Stored data:
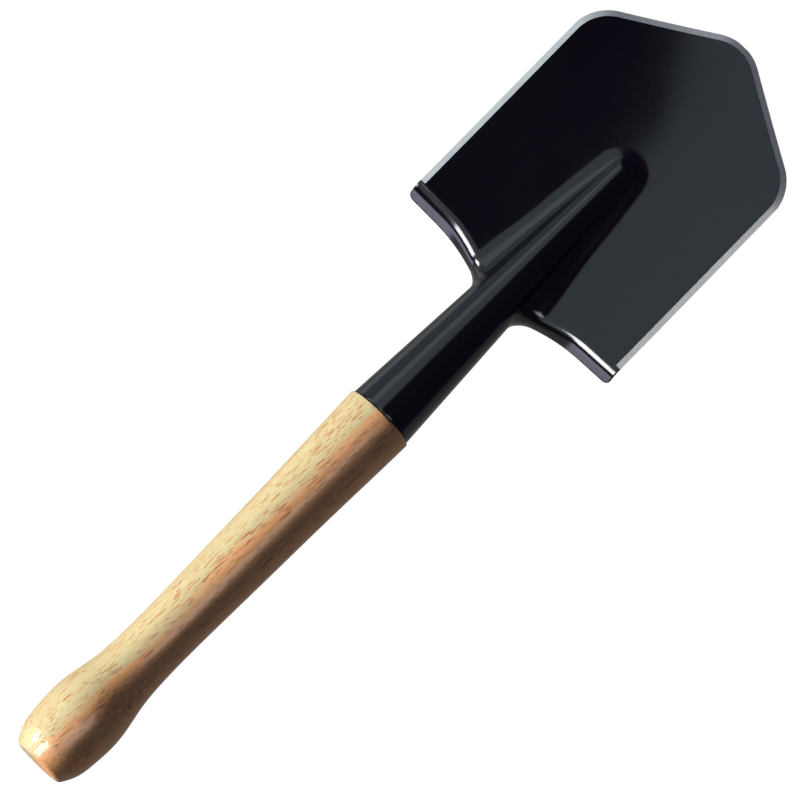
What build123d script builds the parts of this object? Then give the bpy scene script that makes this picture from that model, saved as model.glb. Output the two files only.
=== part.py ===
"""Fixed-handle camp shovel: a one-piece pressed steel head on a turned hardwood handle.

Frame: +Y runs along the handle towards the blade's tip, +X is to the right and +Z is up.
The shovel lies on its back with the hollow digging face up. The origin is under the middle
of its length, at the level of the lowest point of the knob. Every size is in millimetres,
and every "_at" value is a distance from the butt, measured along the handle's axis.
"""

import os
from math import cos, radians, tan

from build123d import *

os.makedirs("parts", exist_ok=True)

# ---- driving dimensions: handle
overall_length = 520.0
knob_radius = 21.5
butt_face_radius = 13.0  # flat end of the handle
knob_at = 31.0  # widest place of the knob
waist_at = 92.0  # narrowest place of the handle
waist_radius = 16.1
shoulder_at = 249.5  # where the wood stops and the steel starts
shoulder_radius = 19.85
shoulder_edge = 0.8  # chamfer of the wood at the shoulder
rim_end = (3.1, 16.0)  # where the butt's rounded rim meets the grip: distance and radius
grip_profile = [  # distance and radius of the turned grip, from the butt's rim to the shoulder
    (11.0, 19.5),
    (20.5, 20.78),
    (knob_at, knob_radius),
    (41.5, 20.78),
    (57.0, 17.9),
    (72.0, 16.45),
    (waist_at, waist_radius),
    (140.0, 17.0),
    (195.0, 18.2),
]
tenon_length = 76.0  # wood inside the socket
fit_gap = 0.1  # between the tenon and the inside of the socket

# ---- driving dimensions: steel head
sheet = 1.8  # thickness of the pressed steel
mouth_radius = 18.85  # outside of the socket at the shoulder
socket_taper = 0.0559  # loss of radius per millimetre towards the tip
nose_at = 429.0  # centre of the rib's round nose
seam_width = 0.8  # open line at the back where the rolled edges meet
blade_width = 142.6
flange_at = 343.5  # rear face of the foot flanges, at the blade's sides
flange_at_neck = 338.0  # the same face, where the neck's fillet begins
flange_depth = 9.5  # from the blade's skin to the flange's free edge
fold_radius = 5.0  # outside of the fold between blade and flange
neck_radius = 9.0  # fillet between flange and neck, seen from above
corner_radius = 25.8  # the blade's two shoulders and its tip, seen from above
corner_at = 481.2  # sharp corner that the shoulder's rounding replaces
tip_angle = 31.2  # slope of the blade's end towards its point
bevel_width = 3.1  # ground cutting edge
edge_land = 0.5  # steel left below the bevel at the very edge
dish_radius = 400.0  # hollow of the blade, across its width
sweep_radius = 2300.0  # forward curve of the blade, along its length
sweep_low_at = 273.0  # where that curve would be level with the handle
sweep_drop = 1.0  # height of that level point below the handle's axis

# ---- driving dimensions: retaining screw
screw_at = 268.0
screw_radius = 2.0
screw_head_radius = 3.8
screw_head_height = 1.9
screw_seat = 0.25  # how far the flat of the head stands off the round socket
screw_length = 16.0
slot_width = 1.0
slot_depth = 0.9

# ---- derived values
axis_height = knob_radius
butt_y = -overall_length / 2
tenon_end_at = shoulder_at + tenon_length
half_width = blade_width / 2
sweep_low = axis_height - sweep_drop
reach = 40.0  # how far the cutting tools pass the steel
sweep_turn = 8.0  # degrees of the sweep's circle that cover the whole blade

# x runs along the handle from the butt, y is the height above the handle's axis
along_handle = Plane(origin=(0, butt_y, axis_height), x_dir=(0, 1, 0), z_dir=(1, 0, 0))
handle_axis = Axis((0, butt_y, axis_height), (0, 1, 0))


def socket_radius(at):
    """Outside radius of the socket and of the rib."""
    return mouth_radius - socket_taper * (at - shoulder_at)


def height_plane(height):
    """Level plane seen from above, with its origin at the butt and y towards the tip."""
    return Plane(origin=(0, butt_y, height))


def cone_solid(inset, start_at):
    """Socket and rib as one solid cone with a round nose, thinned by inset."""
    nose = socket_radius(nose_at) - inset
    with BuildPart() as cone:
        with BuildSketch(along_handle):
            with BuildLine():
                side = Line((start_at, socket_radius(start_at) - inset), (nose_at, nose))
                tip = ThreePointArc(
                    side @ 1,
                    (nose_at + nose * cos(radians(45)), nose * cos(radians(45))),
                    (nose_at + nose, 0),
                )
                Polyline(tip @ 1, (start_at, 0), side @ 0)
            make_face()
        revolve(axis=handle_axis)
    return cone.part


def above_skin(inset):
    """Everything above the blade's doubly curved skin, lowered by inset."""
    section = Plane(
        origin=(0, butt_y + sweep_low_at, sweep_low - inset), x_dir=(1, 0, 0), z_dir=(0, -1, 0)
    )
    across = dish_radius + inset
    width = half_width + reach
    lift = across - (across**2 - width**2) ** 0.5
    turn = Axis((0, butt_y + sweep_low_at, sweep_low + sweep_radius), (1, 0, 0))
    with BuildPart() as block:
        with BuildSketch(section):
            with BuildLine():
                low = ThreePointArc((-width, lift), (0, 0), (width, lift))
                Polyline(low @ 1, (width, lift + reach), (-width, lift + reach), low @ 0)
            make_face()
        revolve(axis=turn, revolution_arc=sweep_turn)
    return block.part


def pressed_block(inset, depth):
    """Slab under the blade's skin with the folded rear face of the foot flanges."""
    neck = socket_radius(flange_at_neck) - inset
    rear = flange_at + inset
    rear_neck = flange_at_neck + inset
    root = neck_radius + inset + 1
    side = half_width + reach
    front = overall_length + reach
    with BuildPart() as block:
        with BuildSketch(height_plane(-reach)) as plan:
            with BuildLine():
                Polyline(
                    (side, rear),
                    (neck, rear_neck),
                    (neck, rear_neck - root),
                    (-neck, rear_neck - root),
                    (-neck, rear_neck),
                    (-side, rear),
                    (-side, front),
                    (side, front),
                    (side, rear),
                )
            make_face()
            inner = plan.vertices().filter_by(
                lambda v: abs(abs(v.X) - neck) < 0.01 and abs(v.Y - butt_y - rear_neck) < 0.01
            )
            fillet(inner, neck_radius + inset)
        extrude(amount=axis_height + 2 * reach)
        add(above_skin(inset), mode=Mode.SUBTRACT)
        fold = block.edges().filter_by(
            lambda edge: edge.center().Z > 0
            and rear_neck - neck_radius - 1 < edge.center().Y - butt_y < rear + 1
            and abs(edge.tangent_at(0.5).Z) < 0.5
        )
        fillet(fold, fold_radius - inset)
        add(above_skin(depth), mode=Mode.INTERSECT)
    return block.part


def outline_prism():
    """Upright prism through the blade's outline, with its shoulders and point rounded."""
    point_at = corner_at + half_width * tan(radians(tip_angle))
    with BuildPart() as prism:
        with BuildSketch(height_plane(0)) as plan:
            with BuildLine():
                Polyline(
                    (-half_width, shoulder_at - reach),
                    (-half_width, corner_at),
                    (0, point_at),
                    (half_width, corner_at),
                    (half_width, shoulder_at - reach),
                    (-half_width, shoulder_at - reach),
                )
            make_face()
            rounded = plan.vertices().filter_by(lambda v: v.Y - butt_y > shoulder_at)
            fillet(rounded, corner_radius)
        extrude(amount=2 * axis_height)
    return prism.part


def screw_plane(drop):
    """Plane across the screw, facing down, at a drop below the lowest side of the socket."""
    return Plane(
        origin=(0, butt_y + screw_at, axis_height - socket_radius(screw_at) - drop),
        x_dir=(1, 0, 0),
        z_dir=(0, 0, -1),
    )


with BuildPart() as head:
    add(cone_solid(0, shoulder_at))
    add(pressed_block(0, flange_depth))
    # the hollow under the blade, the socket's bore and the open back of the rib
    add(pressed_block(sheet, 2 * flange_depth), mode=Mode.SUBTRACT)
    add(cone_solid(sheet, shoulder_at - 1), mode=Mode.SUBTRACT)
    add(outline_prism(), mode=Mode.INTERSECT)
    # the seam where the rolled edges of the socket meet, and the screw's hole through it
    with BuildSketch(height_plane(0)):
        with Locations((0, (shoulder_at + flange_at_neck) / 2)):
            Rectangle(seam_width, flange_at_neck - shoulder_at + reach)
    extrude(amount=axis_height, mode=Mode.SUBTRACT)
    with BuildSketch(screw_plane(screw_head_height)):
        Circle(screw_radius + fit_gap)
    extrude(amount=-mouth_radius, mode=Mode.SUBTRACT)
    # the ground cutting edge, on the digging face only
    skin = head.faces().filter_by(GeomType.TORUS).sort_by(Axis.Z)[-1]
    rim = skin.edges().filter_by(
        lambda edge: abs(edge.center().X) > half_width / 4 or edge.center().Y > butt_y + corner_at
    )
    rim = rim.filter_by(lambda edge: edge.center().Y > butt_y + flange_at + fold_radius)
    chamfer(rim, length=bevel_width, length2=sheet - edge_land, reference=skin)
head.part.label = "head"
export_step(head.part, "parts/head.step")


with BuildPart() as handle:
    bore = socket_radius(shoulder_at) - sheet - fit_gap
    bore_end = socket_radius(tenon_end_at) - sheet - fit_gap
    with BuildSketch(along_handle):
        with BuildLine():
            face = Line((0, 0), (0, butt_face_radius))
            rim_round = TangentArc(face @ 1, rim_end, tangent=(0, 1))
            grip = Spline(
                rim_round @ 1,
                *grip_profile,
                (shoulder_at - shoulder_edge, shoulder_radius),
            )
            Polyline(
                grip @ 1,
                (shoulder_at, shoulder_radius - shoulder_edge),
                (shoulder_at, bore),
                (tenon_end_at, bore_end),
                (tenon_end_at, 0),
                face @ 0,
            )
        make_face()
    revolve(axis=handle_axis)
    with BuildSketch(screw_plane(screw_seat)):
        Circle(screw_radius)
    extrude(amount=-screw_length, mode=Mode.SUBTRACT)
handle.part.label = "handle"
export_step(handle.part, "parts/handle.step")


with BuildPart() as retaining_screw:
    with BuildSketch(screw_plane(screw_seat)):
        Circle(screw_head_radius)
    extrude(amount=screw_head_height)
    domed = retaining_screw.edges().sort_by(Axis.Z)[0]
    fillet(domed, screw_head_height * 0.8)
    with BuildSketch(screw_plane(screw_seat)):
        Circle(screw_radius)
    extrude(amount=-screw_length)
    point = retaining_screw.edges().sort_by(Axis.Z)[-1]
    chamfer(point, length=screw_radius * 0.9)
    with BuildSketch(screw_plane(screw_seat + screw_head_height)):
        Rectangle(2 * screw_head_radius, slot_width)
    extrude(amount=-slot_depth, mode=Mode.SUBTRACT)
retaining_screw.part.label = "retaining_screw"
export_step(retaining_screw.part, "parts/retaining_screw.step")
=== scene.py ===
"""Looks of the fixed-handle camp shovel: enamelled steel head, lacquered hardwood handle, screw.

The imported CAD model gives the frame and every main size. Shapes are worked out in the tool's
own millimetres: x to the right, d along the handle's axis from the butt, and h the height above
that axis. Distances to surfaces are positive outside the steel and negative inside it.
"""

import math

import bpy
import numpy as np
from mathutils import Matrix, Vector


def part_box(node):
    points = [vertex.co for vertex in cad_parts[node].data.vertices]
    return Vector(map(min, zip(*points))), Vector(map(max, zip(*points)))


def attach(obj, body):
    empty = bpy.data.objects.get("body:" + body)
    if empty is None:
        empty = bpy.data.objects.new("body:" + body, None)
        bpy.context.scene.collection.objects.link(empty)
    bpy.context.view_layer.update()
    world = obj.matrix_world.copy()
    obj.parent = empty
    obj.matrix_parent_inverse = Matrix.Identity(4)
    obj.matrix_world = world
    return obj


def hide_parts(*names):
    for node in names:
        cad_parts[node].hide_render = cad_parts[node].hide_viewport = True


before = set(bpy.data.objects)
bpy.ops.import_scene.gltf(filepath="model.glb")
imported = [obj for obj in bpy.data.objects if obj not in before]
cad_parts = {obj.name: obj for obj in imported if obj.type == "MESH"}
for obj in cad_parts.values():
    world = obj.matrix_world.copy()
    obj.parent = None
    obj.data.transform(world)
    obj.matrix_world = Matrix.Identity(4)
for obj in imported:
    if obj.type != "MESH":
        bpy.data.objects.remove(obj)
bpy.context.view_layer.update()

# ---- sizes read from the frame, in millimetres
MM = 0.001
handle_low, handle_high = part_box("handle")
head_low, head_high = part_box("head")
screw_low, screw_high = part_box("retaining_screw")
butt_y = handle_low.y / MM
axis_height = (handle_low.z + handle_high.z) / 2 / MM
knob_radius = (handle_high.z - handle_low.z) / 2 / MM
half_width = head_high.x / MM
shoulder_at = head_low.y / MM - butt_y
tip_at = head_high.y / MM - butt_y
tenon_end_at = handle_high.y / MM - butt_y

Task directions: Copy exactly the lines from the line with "extrude(amount=-screw_length)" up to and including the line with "before = set(bpy.data.objects)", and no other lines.

Answer to this problem:
    extrude(amount=-screw_length)
    point = retaining_screw.edges().sort_by(Axis.Z)[-1]
    chamfer(point, length=screw_radius * 0.9)
    with BuildSketch(screw_plane(screw_seat + screw_head_height)):
        Rectangle(2 * screw_head_radius, slot_width)
    extrude(amount=-slot_depth, mode=Mode.SUBTRACT)
retaining_screw.part.label = "retaining_screw"
export_step(retaining_screw.part, "parts/retaining_screw.step")
=== scene.py ===
"""Looks of the fixed-handle camp shovel: enamelled steel head, lacquered hardwood handle, screw.

The imported CAD model gives the frame and every main size. Shapes are worked out in the tool's
own millimetres: x to the right, d along the handle's axis from the butt, and h the height above
that axis. Distances to surfaces are positive outside the steel and negative inside it.
"""

import math

import bpy
import numpy as np
from mathutils import Matrix, Vector


def part_box(node):
    points = [vertex.co for vertex in cad_parts[node].data.vertices]
    return Vector(map(min, zip(*points))), Vector(map(max, zip(*points)))


def attach(obj, body):
    empty = bpy.data.objects.get("body:" + body)
    if empty is None:
        empty = bpy.data.objects.new("body:" + body, None)
        bpy.context.scene.collection.objects.link(empty)
    bpy.context.view_layer.update()
    world = obj.matrix_world.copy()
    obj.parent = empty
    obj.matrix_parent_inverse = Matrix.Identity(4)
    obj.matrix_world = world
    return obj


def hide_parts(*names):
    for node in names:
        cad_parts[node].hide_render = cad_parts[node].hide_viewport = True


before = set(bpy.data.objects)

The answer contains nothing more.